▶ **SET TASK**
Going through the material below, please gather all lines with the word "object" in them.

.....

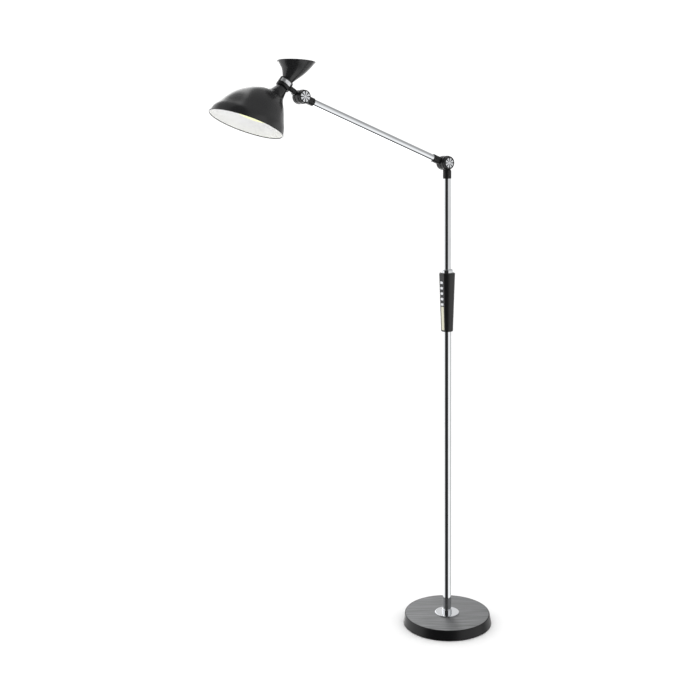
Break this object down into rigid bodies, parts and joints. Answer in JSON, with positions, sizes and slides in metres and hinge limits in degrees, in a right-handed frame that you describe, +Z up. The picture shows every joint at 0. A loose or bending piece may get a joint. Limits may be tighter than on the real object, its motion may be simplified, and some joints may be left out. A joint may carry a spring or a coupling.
{
  "type": "adjustable arm floor lamp",
  "caption": "Floor lamp with a round weighted base, chrome pole with a control grip, hinged chrome arm and a waisted black metal shade with a rear cone.",
  "frame": {"origin": "on the floor under the pole's axis, in the middle of the base", "axes": "+Z up along the pole, the arm reaches toward -X, the clamp knobs face -Y"},
  "size_m": [0.7649, 0.2416, 1.4813],
  "materials": {
    "black_paint": "satin black powder coat",
    "black_shade_paint": "spun aluminium, satin black outside and white inside",
    "black_casting": "die-cast, satin black paint",
    "black_plastic": "fine satin",
    "brushed_plate": "straight brushed, dark grey",
    "chrome": "polished",
    "iron": "as cast",
    "zinc_steel": "zinc plated",
    "rubber": "matt",
    "key_plastic": "bright silver",
    "light_lens": "frosted, warm",
    "board": "circuit board",
    "white_aluminium": "white paint"
  },
  "bodies": {
    "stand": {"base_cover": "black_paint", "base_weight": "iron", "base_top_plate": "brushed_plate", "floor_pad": "rubber", "cord_gland": "rubber", "pole_flange": "chrome", "pole_collar": "chrome", "collar_screw": "zinc_steel", "foot_plug": "zinc_steel", "foot_washer": "zinc_steel", "foot_bolt": "zinc_steel", "lower_pole": "chrome", "pole_joint": "zinc_steel", "upper_pole": "chrome", "housing": "black_plastic", "pole_ferrule": "chrome", "control_panel": "black_plastic", "control_board": "board", "key_switches": "zinc_steel", "board_ribs": "black_plastic", "night_light_lens": "light_lens", "night_light_strip": "board", "elbow_pole_half": "black_casting", "pole_set_screw": "zinc_steel", "elbow_washer": "black_plastic", "elbow_bolt": "zinc_steel"},
    "arm": {"elbow_arm_half": "black_casting", "elbow_cap": "black_plastic", "arm_set_screws": "zinc_steel", "arm_tube": "chrome", "head_arm_half": "black_casting", "head_washer": "black_plastic", "head_bolt": "zinc_steel"},
    "elbow_knob_body": {"elbow_knob": "black_plastic", "elbow_knob_face": "chrome"},
    "head_knob_body": {"head_knob": "black_plastic", "head_knob_face": "chrome"},
    "carrier": {"stem_and_ring": "black_casting", "head_cap": "black_plastic", "neck_band": "chrome", "band_screw": "chrome"},
    "head": {"neck_tube": "zinc_steel", "neck_nuts": "zinc_steel", "shade_dome": "black_shade_paint", "rear_cone": "black_shade_paint", "led_pan": "white_aluminium", "led_board": "white_aluminium", "led_diffuser": "light_lens", "led_post": "white_aluminium"},
    "key_body_1": {"key_1": "key_plastic"},
    "key_body_2": {"key_2": "key_plastic"},
    "key_body_3": {"key_3": "key_plastic"},
    "key_body_4": {"key_4": "key_plastic"},
    "key_body_5": {"key_5": "key_plastic"}
  },
  "joints": [
    {"name": "elbow_hinge", "type": "hinge", "parent": "stand", "child": "arm", "pos_m": [0, 0, 1.242], "axis": [0, 1, 0], "range_deg": [-35, 55]},
    {"name": "head_hinge", "type": "hinge", "parent": "arm", "child": "carrier", "pos_m": [-0.41692, 0.0136, 1.39871], "axis": [0, 1, 0], "range_deg": [-60, 55]},
    {"name": "head_swivel", "type": "hinge", "parent": "carrier", "child": "head", "pos_m": [-0.45996, 0.0151, 1.42645], "axis": [0.6428, 0, 0.766], "range_deg": [-60, 60]},
    {"name": "elbow_knob_turn", "type": "hinge", "parent": "stand", "child": "elbow_knob_body", "pos_m": [0, 0, 1.242], "axis": [0, 1, 0], "range_deg": [-90, 90]},
    {"name": "head_knob_turn", "type": "hinge", "parent": "arm", "child": "head_knob_body", "pos_m": [-0.41692, 0.0136, 1.39871], "axis": [0, 1, 0], "range_deg": [-90, 90]},
    {"name": "key_1_press", "type": "slide", "parent": "stand", "child": "key_body_1", "axis": [0.9994, 0, 0.0346], "range_m": [0, 0.0008], "stiffness_N_per_m": 400, "springref_m": -0.0004},
    {"name": "key_2_press", "type": "slide", "parent": "stand", "child": "key_body_2", "axis": [0.9994, 0, 0.0346], "range_m": [0, 0.0008], "stiffness_N_per_m": 400, "springref_m": -0.0004},
    {"name": "key_3_press", "type": "slide", "parent": "stand", "child": "key_body_3", "axis": [0.9994, 0, 0.0346], "range_m": [0, 0.0008], "stiffness_N_per_m": 400, "springref_m": -0.0004},
    {"name": "key_4_press", "type": "slide", "parent": "stand", "child": "key_body_4", "axis": [0.9994, 0, 0.0346], "range_m": [0, 0.0008], "stiffness_N_per_m": 400, "springref_m": -0.0004},
    {"name": "key_5_press", "type": "slide", "parent": "stand", "child": "key_body_5", "axis": [0.9994, 0, 0.0346], "range_m": [0, 0.0008], "stiffness_N_per_m": 400, "springref_m": -0.0004}
  ]
}
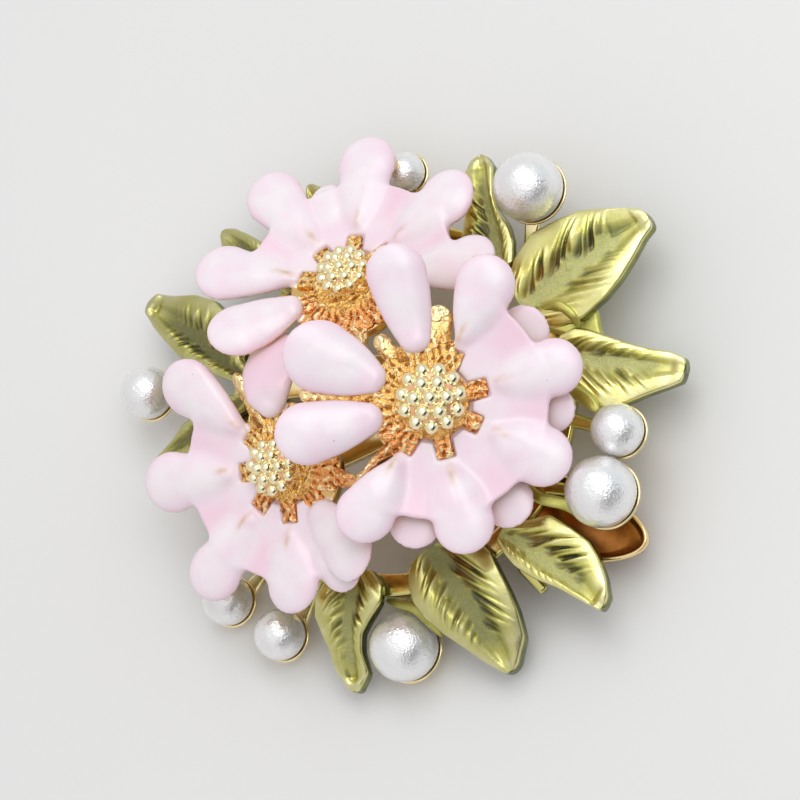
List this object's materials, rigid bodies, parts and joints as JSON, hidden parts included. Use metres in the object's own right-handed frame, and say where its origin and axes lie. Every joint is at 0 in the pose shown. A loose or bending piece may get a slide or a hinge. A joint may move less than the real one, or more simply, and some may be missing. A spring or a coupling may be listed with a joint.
{
  "type": "flower brooch",
  "caption": "Brooch of enamelled flowers with ball-studded gold hearts, cast leaves and round pearls in cups on a gilt ring, with a pin across its back.",
  "frame": {"origin": "middle of the brooch's outline, on the surface that it lies on", "axes": "+Z out of the brooch's face, +Y towards its top edge, +X towards its right edge as seen from the front"},
  "size_m": [0.0525, 0.047, 0.0194],
  "materials": {
    "gilt": "polished gilt, textured in the hearts",
    "copper_gilt": "smooth dark copper-coloured gilt",
    "pink_enamel": "soft glossy pale pink enamel",
    "leaf_lacquer": "green-gold lacquer over cast metal",
    "pearl": "satin pearl coating"
  },
  "bodies": {
    "root": {"frame": "gilt", "back_plate": "copper_gilt", "pin_clasp": "gilt", "right_flower_petals": "pink_enamel", "right_flower_under_petals": "pink_enamel", "right_flower_heart": "gilt", "top_flower_petals": "pink_enamel", "top_flower_heart": "gilt", "left_flower_petals": "pink_enamel", "left_flower_heart": "gilt", "leaf_top_right": "leaf_lacquer", "leaf_right": "leaf_lacquer", "leaf_lower_right": "leaf_lacquer", "leaf_bottom": "leaf_lacquer", "leaf_bottom_left": "leaf_lacquer", "leaf_lower_left": "leaf_lacquer", "leaf_left": "leaf_lacquer", "leaf_top_left": "leaf_lacquer", "leaf_tip": "leaf_lacquer", "leaf_top": "leaf_lacquer", "pearl_1": "pearl", "pearl_2": "pearl", "pearl_3": "pearl", "pearl_4": "pearl", "pearl_5": "pearl", "pearl_6": "pearl", "pearl_7": "pearl", "pearl_8": "pearl"}
  },
  "joints": []
}
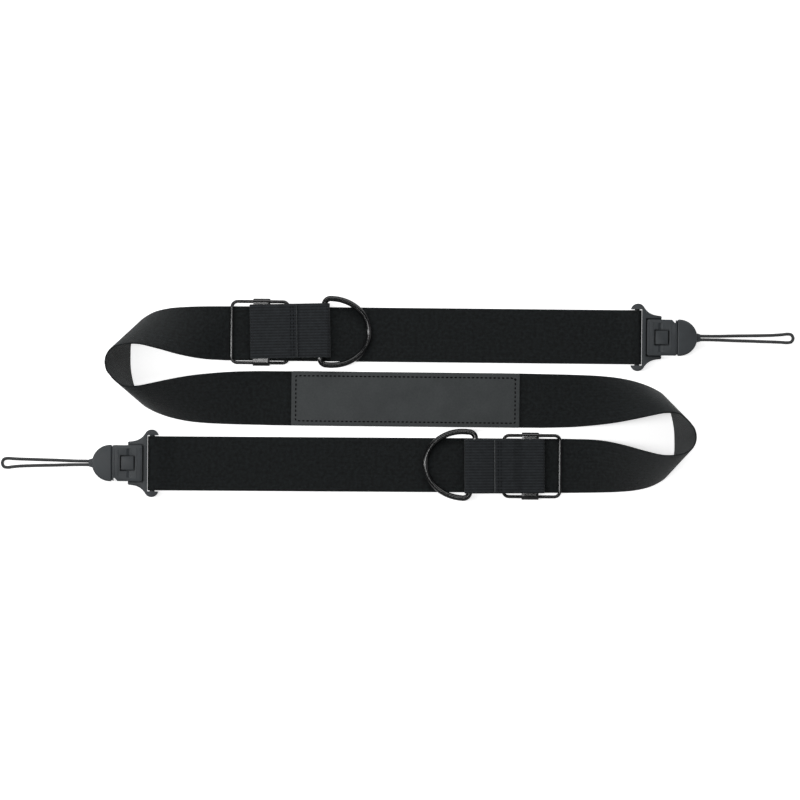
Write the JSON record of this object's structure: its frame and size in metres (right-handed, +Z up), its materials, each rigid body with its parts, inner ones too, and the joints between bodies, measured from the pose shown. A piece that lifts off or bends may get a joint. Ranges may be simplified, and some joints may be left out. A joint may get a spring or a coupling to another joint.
{
  "type": "camera sling strap",
  "caption": "Camera sling strap of flat webbing with leather shoulder pad, quick adjusters on ribbed pull tabs with D-rings, and quick-release cord connectors, laid folded in a flat S.",
  "frame": {"origin": "centre of the bounding box of the strap without its cord loops, on the floor it lies on", "axes": "+X along the strap towards the right-hand connector, +Y across the three runs towards the run with that connector, +Z up from the floor"},
  "size_m": [0.5559, 0.1435, 0.0366],
  "materials": {
    "webbing": "black seat-belt webbing with a fine diagonal twill and a soft sheen",
    "ribbed_webbing": "black ribbed polypropylene webbing, fine lengthwise ribs",
    "leather": "smooth dark grey leather with black stitching inside its edge",
    "black_metal": "glossy black enamelled steel wire and plate",
    "black_plastic": "matte moulded dark grey plastic",
    "cord": "thin braided black cord"
  },
  "bodies": {
    "strap": {"shoulder_webbing": "webbing", "leather_pad": "leather", "right_end_webbing": "webbing", "right_slider_frame": "black_metal", "right_sliding_bar": "black_metal", "right_pull_tab": "ribbed_webbing", "left_end_webbing": "webbing", "left_slider_frame": "black_metal", "left_sliding_bar": "black_metal", "left_pull_tab": "ribbed_webbing"},
    "right_ring": {"right_d_ring": "black_metal"},
    "left_ring": {"left_d_ring": "black_metal"},
    "right_connector": {"right_end_adapter": "black_plastic", "right_buckle_socket": "black_plastic", "right_release_button": "black_plastic", "right_buckle_plug": "black_plastic", "right_cord_loop": "cord"},
    "left_connector": {"left_end_adapter": "black_plastic", "left_buckle_socket": "black_plastic", "left_release_button": "black_plastic", "left_buckle_plug": "black_plastic", "left_cord_loop": "cord"}
  },
  "joints": [
    {"name": "right_ring_hinge", "type": "hinge", "parent": "strap", "child": "right_ring", "pos_m": [-0.05283, 0.04711, 0.0063], "axis": [-0.0797, -0.9968, 0], "range_deg": [0, 162]},
    {"name": "left_ring_hinge", "type": "hinge", "parent": "strap", "child": "left_ring", "pos_m": [0.05235, -0.04719, 0.0063], "axis": [0.1091, 0.994, 0], "range_deg": [0, 162]},
    {"name": "right_connector_hinge", "type": "hinge", "parent": "strap", "child": "right_connector", "pos_m": [0.1676, 0.04277, 0.00315], "axis": [-0.0099, -1, 0], "range_deg": [-90, 90]},
    {"name": "left_connector_hinge", "type": "hinge", "parent": "strap", "child": "left_connector", "pos_m": [-0.17185, -0.0454, 0.00315], "axis": [0.0064, 1, 0], "range_deg": [-90, 90]}
  ]
}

.....

▶ **RESULT FOR THIS EXERCISE**
Break this object down into rigid bodies, parts and joints. Answer in JSON, with positions, sizes and slides in metres and hinge limits in degrees, in a right-handed frame that you describe, +Z up. The picture shows every joint at 0. A loose or bending piece may get a joint. Limits may be tighter than on the real object, its motion may be simplified, and some joints may be left out. A joint may carry a spring or a coupling.
List this object's materials, rigid bodies, parts and joints as JSON, hidden parts included. Use metres in the object's own right-handed frame, and say where its origin and axes lie. Every joint is at 0 in the pose shown. A loose or bending piece may get a slide or a hinge. A joint may move less than the real one, or more simply, and some may be missing. A spring or a coupling may be listed with a joint.
Write the JSON record of this object's structure: its frame and size in metres (right-handed, +Z up), its materials, each rigid body with its parts, inner ones too, and the joints between bodies, measured from the pose shown. A piece that lifts off or bends may get a joint. Ranges may be simplified, and some joints may be left out. A joint may get a spring or a coupling to another joint.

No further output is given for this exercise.